Momoa’s size and demeanor have given him a leg up on playing barbarians and aqua-men and having ax fights with Stallone. But sometimes in real life he’ll wear a hat like Jimi Hendrix would wear with shorts and sandals, and he’s married to Lisa Bonet. The character of Braven covers both sides of the Momoa coin, balancing outsized man-of-the-wilderness machismo with emotion and sensitivity for a Swayzian ideal of masculinity.
Braven is the kind of guy who always has work to do on the house or the yard or the truck or the cabin, usually while wearing some sort of Carhartt gear. He carries the key to the padlock to the chain blocking the private mountain road. He teaches his daughter to hunt and his dad says he’s not teaching her right. The bartender and the cops know him and his family and his phone number. No military history is mentioned, and he doesn’t demonstrate martial arts skills. The fights are more cowboy movie saloon brawl style. There are excellent improvised weapons, tricks and traps. Pops uses the rifle, Braven uses arrows, an ax, fire. He drives an ATV, breaks glass with his body, uses his jacket to shimmy up a tree, falls off a cliff, survives extreme cold – a mini-THE REVENANT themed weekend getaway. He grunts, growls and roars, making a run at the title of most animalistic action star.
For the most part nobody comments on him being a big scary guy, but at one point someone tells him to “get your sasquatch ass back in there.”
By the way, do you think this movie was an attempt to get out of doing that remake of THE CROW? “Oh yeah, I’d love to play Eric Draven, but audiences already know me as Joe Braven, it’s just too close, sorry guys.”
Director Lin Oeding is a stuntman turned TV director (including two episodes of Warrior, the upcoming show based on Bruce Lee’s original treatment for Kung Fu). He was second unit director and stunt coordinator for BAYTOWN OUTLAWS and STRAIGHT OUTTA COMPTON. I’m guessing he might’ve known Momoa from playing a part in BULLET TO THE HEAD and working on the stunt pre-viz.
That background is not what I would’ve guessed. Oeding and cinematographer Brian Mendoza (whose only other feature is ROAD TO PALOMA, directed by Momoa, and who played a monk in his CONAN movie) come up with a slick look and strong atmosphere using genuine snowfall, visible breath (even indoors) and the glow of headlights on otherwise dark mountain roads. The setting seems very real and I’m convinced that Momoa really dove into ice cold water.

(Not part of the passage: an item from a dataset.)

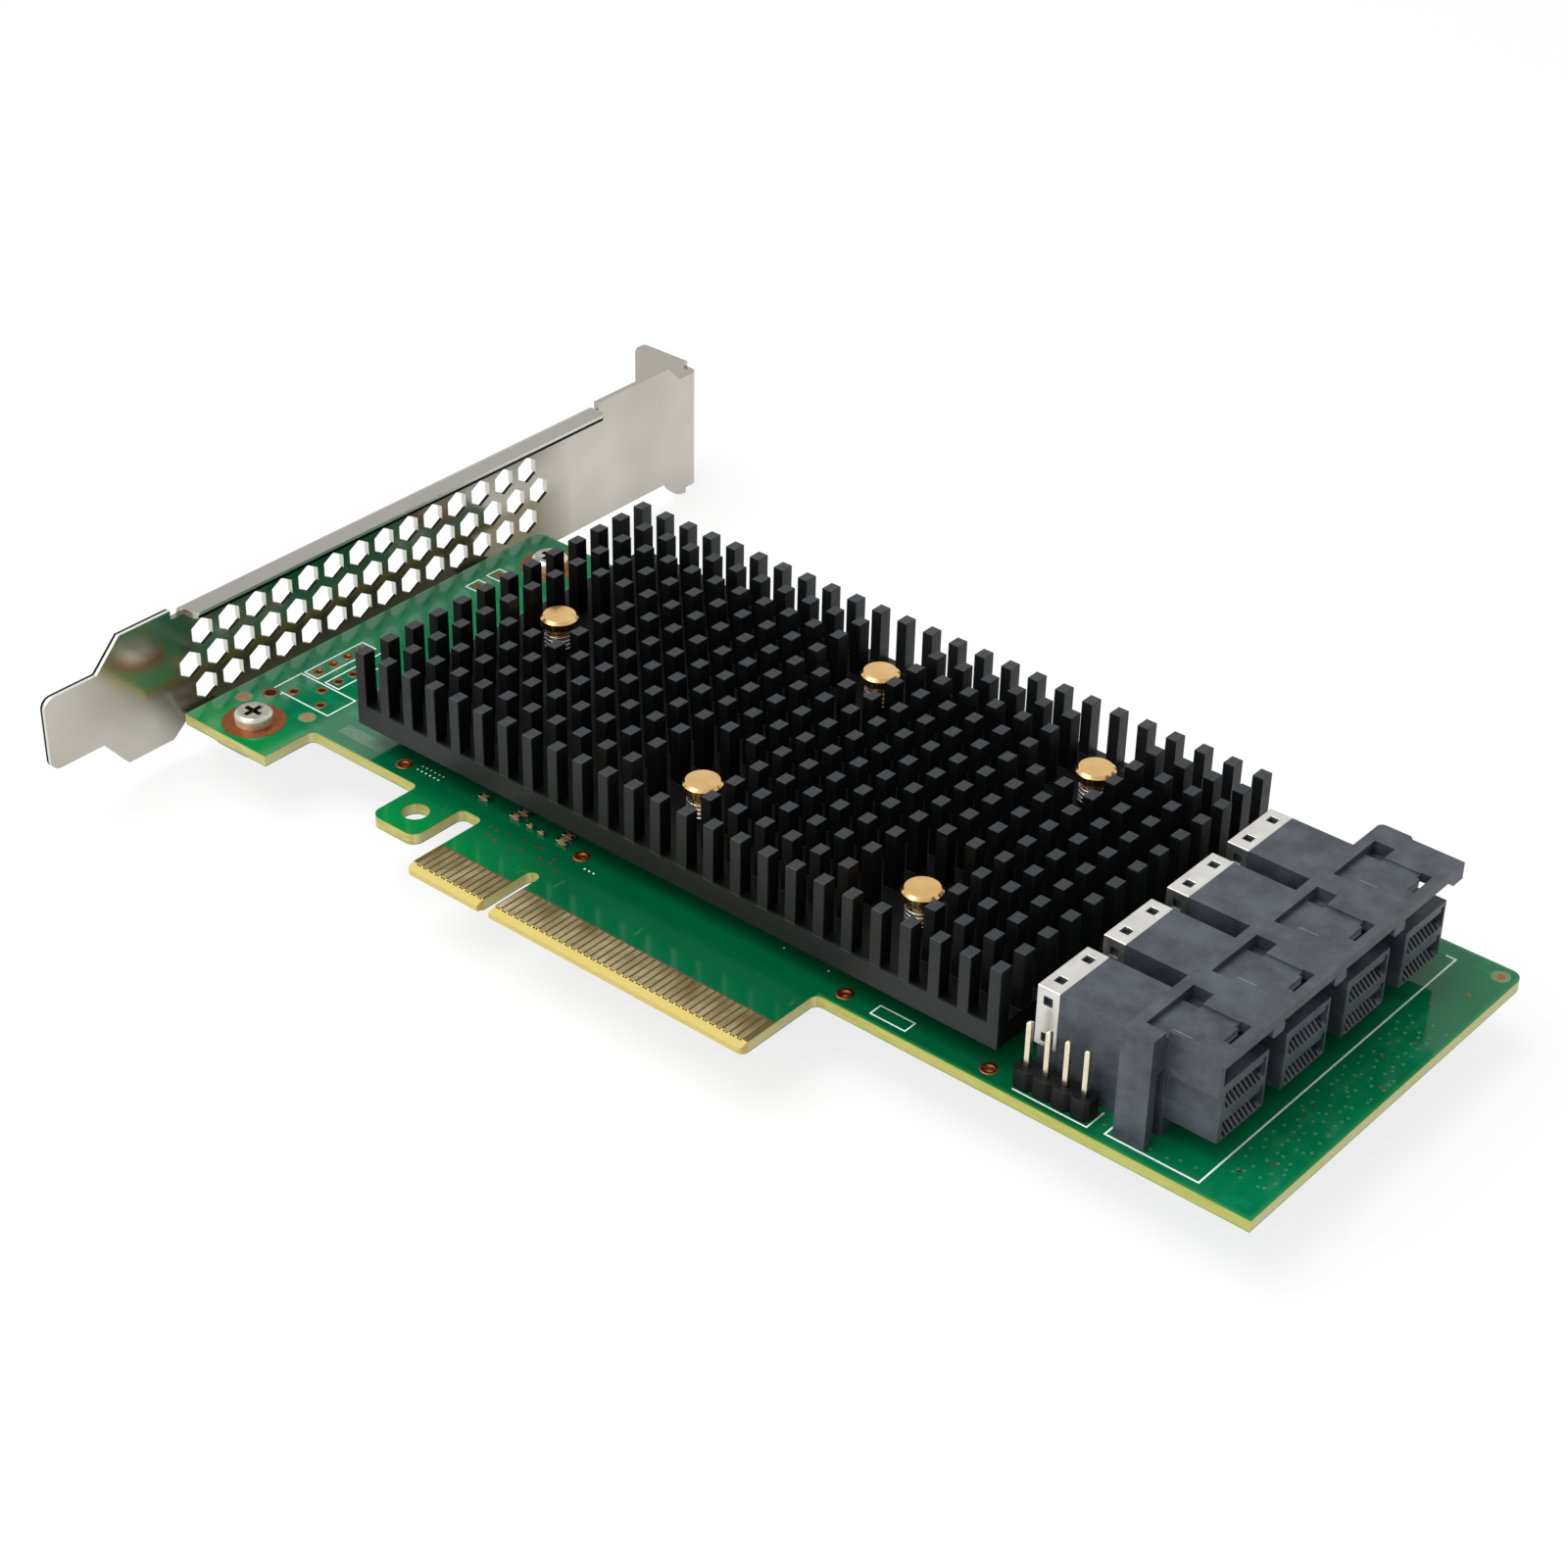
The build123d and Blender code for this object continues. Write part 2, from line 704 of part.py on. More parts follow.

This is a pure and true vehicle for Momoa because he and his friends created it specifically as the type of role he’d like to play. A story credit goes to his manager Michael Nilon (also producer of six recent Nic Cage DTV movies including THE TRUST), who got the idea from a cousin named Joe. A very capable, rugged outdoorsman who loves his family sounds pretty basic and normal, but Braven goes full stop with both aspects. It’s the rare action movie where the whole family has a real chemistry and love for each other that feels genuine. There’s a sincerity and authenticity to the way he talks to his wife or jokes with his giggling daughter or tries to calm his dad when he thinks he wants to put him in a home. While defending the cabin and planning an offense he keeps calmly telling his daughter “It’s going to be okay” and “I love you.” Enough for a drinking game.
And they all get involved in the action. His father is sort of like the sidekick, his daughter has a major task to accomplish and when his wife catches wind of what’s happening she shows up with a bow and arrow. (I knew in the earl scenes when she came home from – I thought – work with a bow over her shoulder that this was gonna be my type of movie.)
It’s short and simple, and stunt coordinatory/second unit director Robert Alonzo (OBLIVION, DEADPOOL, PROUD MARY) does good work, but it’s very much a character driven action story. It’s more about rooting for this guy I like to save his family than for him to look awesome while doing it. Although he often does. But to give you an idea how seriously it takes the pathos, there’s a scene where Braven has to cradle his dad and remind him who he is while shielding him from gunfire. I’ve told you guys about my late dad and his early onset Alzheimers. Of course that experience made the dementia part of the story hit harder for me than it will for some people. It actually made me feel pretty inadequate because not only could I not do any of the badass shit Braven does, I never could’ve driven my dad out to a cabin to talk to him about it. I don’t have a cabin, or a truck, or a house to drive the truck from to the cabin.
But we don’t usually, and probly shouldn’t, watch action movies to try to measure ourselves against their heroes. Instead we tend to use them as inspirational or aspirational figures. Few of us are born of Momoa’s barbarian poet stock. But we can work to find our inner Braven.
April 10th, 2018 at 12:56 pm
I so desperately wanted to like BRAVEN. I love Momoa. Loved his take on CONAN. Like him as AQUAMAN. BRAVEN had all the right stuff, but the action was slow, and the execution a little lethargic. Still, I’ll watch anything with Momoa. I drove 120 miles total to see WOLVES in a theater. So, yeah.